Written request: Only the lines from the one containing "extrude(amount=drain_flange_length)" down to the one containing "bpy.context.scene.collection.objects.link(rigid_bodies[body])", inclusive, are to be quoted exactly.

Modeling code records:
((

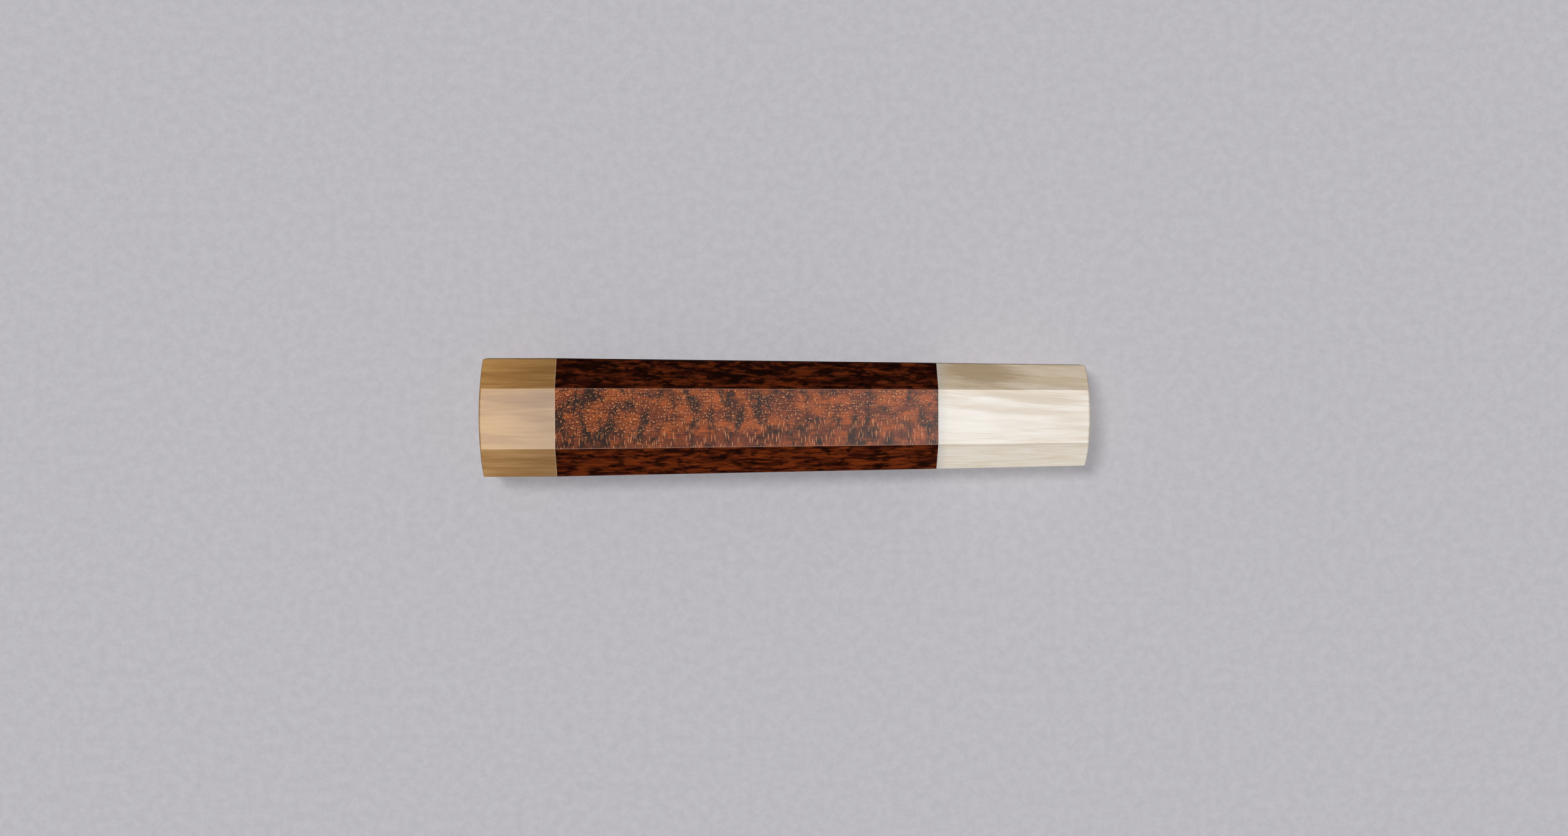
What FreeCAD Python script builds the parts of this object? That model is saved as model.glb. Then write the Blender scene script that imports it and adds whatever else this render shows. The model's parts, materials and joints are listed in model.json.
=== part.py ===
import FreeCAD, Part
import math
import os

# Octagonal knife handle: a horn end cap, a wooden body and a horn ferrule are
# threaded on one hardwood dowel and glued face to face.  The dowel is sawn
# open at the ferrule end, and the tang of the blade is glued into that slot.
#
# The handle is drawn along its own bore axis, with +X towards the ferrule,
# Y across the wide flats and Z through the thickness.  At the end it is tilted
# so that it lies on its lower wide flat, with that flat in the plane z = 0.

# Lengths along the handle, in mm
HANDLE_LENGTH = 135.3
CAP_LENGTH = 17.25
FERRULE_LENGTH = 34.15

# Width across the handle, and thickness between the two wide flats
BUTT_WIDTH = 26.05
BUTT_THICKNESS = 22.05
JOINT_WIDTH = 26.0
JOINT_THICKNESS = 22.0
FRONT_WIDTH = 22.3
FRONT_THICKNESS = 18.6

# Legs of the 45 degree bevels that turn the rectangle into an octagon
BUTT_BEVEL = 6.38
JOINT_BEVEL = 6.34
FRONT_BEVEL = 5.35

# The long edges are just broken, the ends are domed and their rims rounded
ARRIS_RADIUS = 0.2
BUTT_DOME_RADIUS = 90.0
FRONT_DOME_RADIUS = 66.0
BUTT_RIM_RADIUS = 0.3
FRONT_RIM_RADIUS = 0.4

# The dowel, the holes it is glued into, and its slot for the tang
DOWEL_RADIUS = 6.0
GLUE_GAP = 0.05
CAP_BORE_DEPTH = 9.0
REAR_DOWEL_CHAMFER = 0.5
SLOT_THICKNESS = 3.2
SLOT_DEPTH = 95.0

# Stations along the bore axis, measured from the middle of the handle
BUTT_X = -HANDLE_LENGTH / 2
CAP_JOINT_X = BUTT_X + CAP_LENGTH
FRONT_X = HANDLE_LENGTH / 2
FERRULE_JOINT_X = FRONT_X - FERRULE_LENGTH
DOWEL_REAR_X = CAP_JOINT_X - CAP_BORE_DEPTH

# Tool solids run this far past the faces they cut
OVERRUN = 1.0

ORIGIN = FreeCAD.Vector(0, 0, 0)
X_AXIS = FreeCAD.Vector(1, 0, 0)
Y_AXIS = FreeCAD.Vector(0, 1, 0)
Z_AXIS = FreeCAD.Vector(0, 0, 1)


def octagon(x, width, thickness, bevel):
    """Corners of a rectangle with bevelled corners, square to the bore axis at x."""
    y = width / 2
    z = thickness / 2
    corners = [
        (y, z - bevel),
        (y - bevel, z),
        (bevel - y, z),
        (-y, z - bevel),
        (-y, bevel - z),
        (bevel - y, -z),
        (y - bevel, -z),
        (y, bevel - z),
    ]
    return [FreeCAD.Vector(x, y_corner, z_corner) for y_corner, z_corner in corners]


def flat_face(corners):
    """Plane face with the given corners."""
    return Part.Face(Part.makePolygon(corners + [corners[0]]))


def tapered_bar(rear, front):
    """Eight-sided bar between two octagons, each given as (x, width, thickness, bevel)."""
    rear_corners = octagon(*rear)
    front_corners = octagon(*front)
    faces = [flat_face(rear_corners[::-1]), flat_face(front_corners)]
    for here in range(8):
        beside = (here + 1) % 8
        faces.append(flat_face([
            rear_corners[here],
            rear_corners[beside],
            front_corners[beside],
            front_corners[here],
        ]))
    shell = Part.makeShell(faces)
    shell.sewShape()
    return Part.makeSolid(shell)


def break_arrises(bar):
    """Round over the eight long edges of a bar."""
    long_edges = [edge for edge in bar.Edges if abs(edge.tangentAt(edge.FirstParameter).x) > 0.9]
    return bar.makeFillet(ARRIS_RADIUS, long_edges)


def taper_at(x):
    """Octagon of the one long taper that the body and the ferrule share."""
    share = (x - CAP_JOINT_X) / (FRONT_X - CAP_JOINT_X)
    width = JOINT_WIDTH + share * (FRONT_WIDTH - JOINT_WIDTH)
    thickness = JOINT_THICKNESS + share * (FRONT_THICKNESS - JOINT_THICKNESS)
    bevel = JOINT_BEVEL + share * (FRONT_BEVEL - JOINT_BEVEL)
    return (x, width, thickness, bevel)


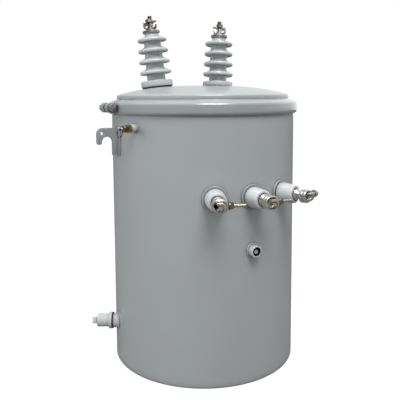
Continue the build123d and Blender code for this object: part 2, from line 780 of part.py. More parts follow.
drain_start = drain_boss_length + drain_gasket_thickness
drain_body_start = drain_start + drain_flange_length
drain_square_start = drain_body_start + drain_body_length
with BuildPart() as drain_valve:
    with BuildSketch(drain.offset(drain_start)):
        Circle(drain_flange_radius)
    extrude(amount=drain_flange_length)
    fillet(drain_valve.edges().sort_by(drain_axis)[-1], drain_flange_round)
    with BuildSketch(drain.offset(drain_body_start)):
        Circle(drain_body_radius)
    extrude(amount=drain_body_length)
    fillet(drain_valve.edges().sort_by(drain_axis)[-1], drain_body_round)
    with BuildSketch(drain.offset(drain_square_start)):
        with Locations(Rotation(0, 0, drain_square_turn)):
            RectangleRounded(drain_square, drain_square, drain_square_round)
    extrude(amount=drain_square_length)
finish(drain_valve, "drain_valve")
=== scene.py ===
"""Looks of a pole mounted distribution transformer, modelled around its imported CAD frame.

Sizes in the classes are millimetres, meshes are metres. Azimuths run from -Y towards +X.
"""

import json
import logging
import math
from collections.abc import Callable, Iterable, Sequence
from dataclasses import dataclass
from enum import Enum
from itertools import pairwise

import bpy
from mathutils import Matrix, Vector

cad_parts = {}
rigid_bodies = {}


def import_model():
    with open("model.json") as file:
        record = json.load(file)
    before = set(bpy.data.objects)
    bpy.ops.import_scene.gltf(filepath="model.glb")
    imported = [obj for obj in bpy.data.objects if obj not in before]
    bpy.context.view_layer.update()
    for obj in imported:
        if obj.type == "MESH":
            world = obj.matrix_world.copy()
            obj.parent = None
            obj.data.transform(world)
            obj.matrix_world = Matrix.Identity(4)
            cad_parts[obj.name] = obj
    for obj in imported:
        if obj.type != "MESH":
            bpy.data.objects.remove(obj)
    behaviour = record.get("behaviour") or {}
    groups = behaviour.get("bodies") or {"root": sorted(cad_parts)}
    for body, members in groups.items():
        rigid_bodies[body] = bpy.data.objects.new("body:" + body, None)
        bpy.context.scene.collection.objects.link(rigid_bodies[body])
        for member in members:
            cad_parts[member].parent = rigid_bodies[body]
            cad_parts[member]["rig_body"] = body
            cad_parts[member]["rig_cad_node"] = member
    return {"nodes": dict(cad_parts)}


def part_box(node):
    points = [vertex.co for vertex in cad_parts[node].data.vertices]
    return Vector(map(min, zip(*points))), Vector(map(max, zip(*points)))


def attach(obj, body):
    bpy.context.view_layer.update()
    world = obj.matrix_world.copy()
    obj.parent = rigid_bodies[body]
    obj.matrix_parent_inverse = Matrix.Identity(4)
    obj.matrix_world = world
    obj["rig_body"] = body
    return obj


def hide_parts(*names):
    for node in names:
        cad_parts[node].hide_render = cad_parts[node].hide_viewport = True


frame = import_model()

MM = 0.001
BODY = "root"
MERGE = 2e-6
NODE_MERGE = 1e-5  # for the loose triangles of a CAD node
FLAT = 0.8  # degrees between triangles that are one face
THREAD_DEPTH = 0.6  # over the pitch
NUT_FACE = 0.475  # the radius of a nut's flat end, over its width
NUT_SNUG = 0.2  # how far a nut's bore cuts into its bolt's thread
RIPPLE = 1.1  # the length of a weld's ripple, over the bead's size
RIPPLE_DEPTH = 0.16  # over the bead's size
BEAD_FACES = 10
Corner = tuple[float, ...]
Profile = list[tuple[float, float]]
Piece = bpy.types.Object
Socket = bpy.types.NodeSocket
Sockets = bpy.types.NodeOutputs
Value = float | tuple[float, ...] | Socket

log = logging.getLogger("transformer")


class Side(Enum):
    """The sides that the bushings and hooks stand on, seen from the front."""

    LEFT = "left"
    CENTRE = "centre"
    RIGHT = "right"


# ---- places ------------------------------------------------------------------------------------
def seat_at(origin: Vector, across: Vector, out: Vector) -> Matrix:
    """Makes the place that a piece is modelled in.

    Args:
        origin: Where the piece's own origin goes, in millimetres.
        across: The direction of its x axis.
        out: The direction of its z axis.

    Returns:
        The matrix from the piece's own place to the object's.
    """
    out, across = out.normalized(), across.normalized()
    turned = Matrix((across, out.cross(across), out)).transposed().to_4x4()
    return Matrix.Translation(origin * MM) @ turned


def outward(azimuth: float) -> Vector:
    """The level direction at an azimuth."""
    a = math.radians(azimuth)
    return Vector((math.sin(a), -math.cos(a), 0))


def wall_seat(radius: float, azimuth: float, height: float) -> Matrix:
    """A place on the tank's side: x to the right, y up and z out of the wall.

    Args:
        radius: How far it is from the tank's axis.
        azimuth: Where it is round the tank.
        height: How high it is.

    Returns:
        The place.
    """
    out = outward(azimuth)
    return seat_at(out * radius + Vector((0, 0, height)), Vector((-out.y, out.x, 0)), out)


def moved(seat: Matrix, x: float = 0.0, y: float = 0.0, z: float = 0.0) -> Matrix:
    """The same place moved along its own axes."""
    return seat @ Matrix.Translation(Vector((x, y, z)) * MM)


def turned(seat: Matrix, axis: str, angle: float) -> Matrix:
    """The same place turned about one of its own axes by degrees."""
    return seat @ Matrix.Rotation(math.radians(angle), 4, axis)


# ---- modelling ---------------------------------------------------------------------------------
def pick(*pieces: Piece) -> None:
    """Selects pieces alone, in object mode.

    Args:
        pieces: The pieces, of which the first is made active.
    """
    if bpy.context.object and bpy.context.object.mode != "OBJECT":
        leave()
    bpy.ops.object.select_all(action="DESELECT")
    for piece in pieces:
        piece.select_set(True)
    if pieces:
        bpy.context.view_layer.objects.active = pieces[0]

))

Response to this task:
    extrude(amount=drain_flange_length)
    fillet(drain_valve.edges().sort_by(drain_axis)[-1], drain_flange_round)
    with BuildSketch(drain.offset(drain_body_start)):
        Circle(drain_body_radius)
    extrude(amount=drain_body_length)
    fillet(drain_valve.edges().sort_by(drain_axis)[-1], drain_body_round)
    with BuildSketch(drain.offset(drain_square_start)):
        with Locations(Rotation(0, 0, drain_square_turn)):
            RectangleRounded(drain_square, drain_square, drain_square_round)
    extrude(amount=drain_square_length)
finish(drain_valve, "drain_valve")
=== scene.py ===
"""Looks of a pole mounted distribution transformer, modelled around its imported CAD frame.

Sizes in the classes are millimetres, meshes are metres. Azimuths run from -Y towards +X.
"""

import json
import logging
import math
from collections.abc import Callable, Iterable, Sequence
from dataclasses import dataclass
from enum import Enum
from itertools import pairwise

import bpy
from mathutils import Matrix, Vector

cad_parts = {}
rigid_bodies = {}


def import_model():
    with open("model.json") as file:
        record = json.load(file)
    before = set(bpy.data.objects)
    bpy.ops.import_scene.gltf(filepath="model.glb")
    imported = [obj for obj in bpy.data.objects if obj not in before]
    bpy.context.view_layer.update()
    for obj in imported:
        if obj.type == "MESH":
            world = obj.matrix_world.copy()
            obj.parent = None
            obj.data.transform(world)
            obj.matrix_world = Matrix.Identity(4)
            cad_parts[obj.name] = obj
    for obj in imported:
        if obj.type != "MESH":
            bpy.data.objects.remove(obj)
    behaviour = record.get("behaviour") or {}
    groups = behaviour.get("bodies") or {"root": sorted(cad_parts)}
    for body, members in groups.items():
        rigid_bodies[body] = bpy.data.objects.new("body:" + body, None)
        bpy.context.scene.collection.objects.link(rigid_bodies[body])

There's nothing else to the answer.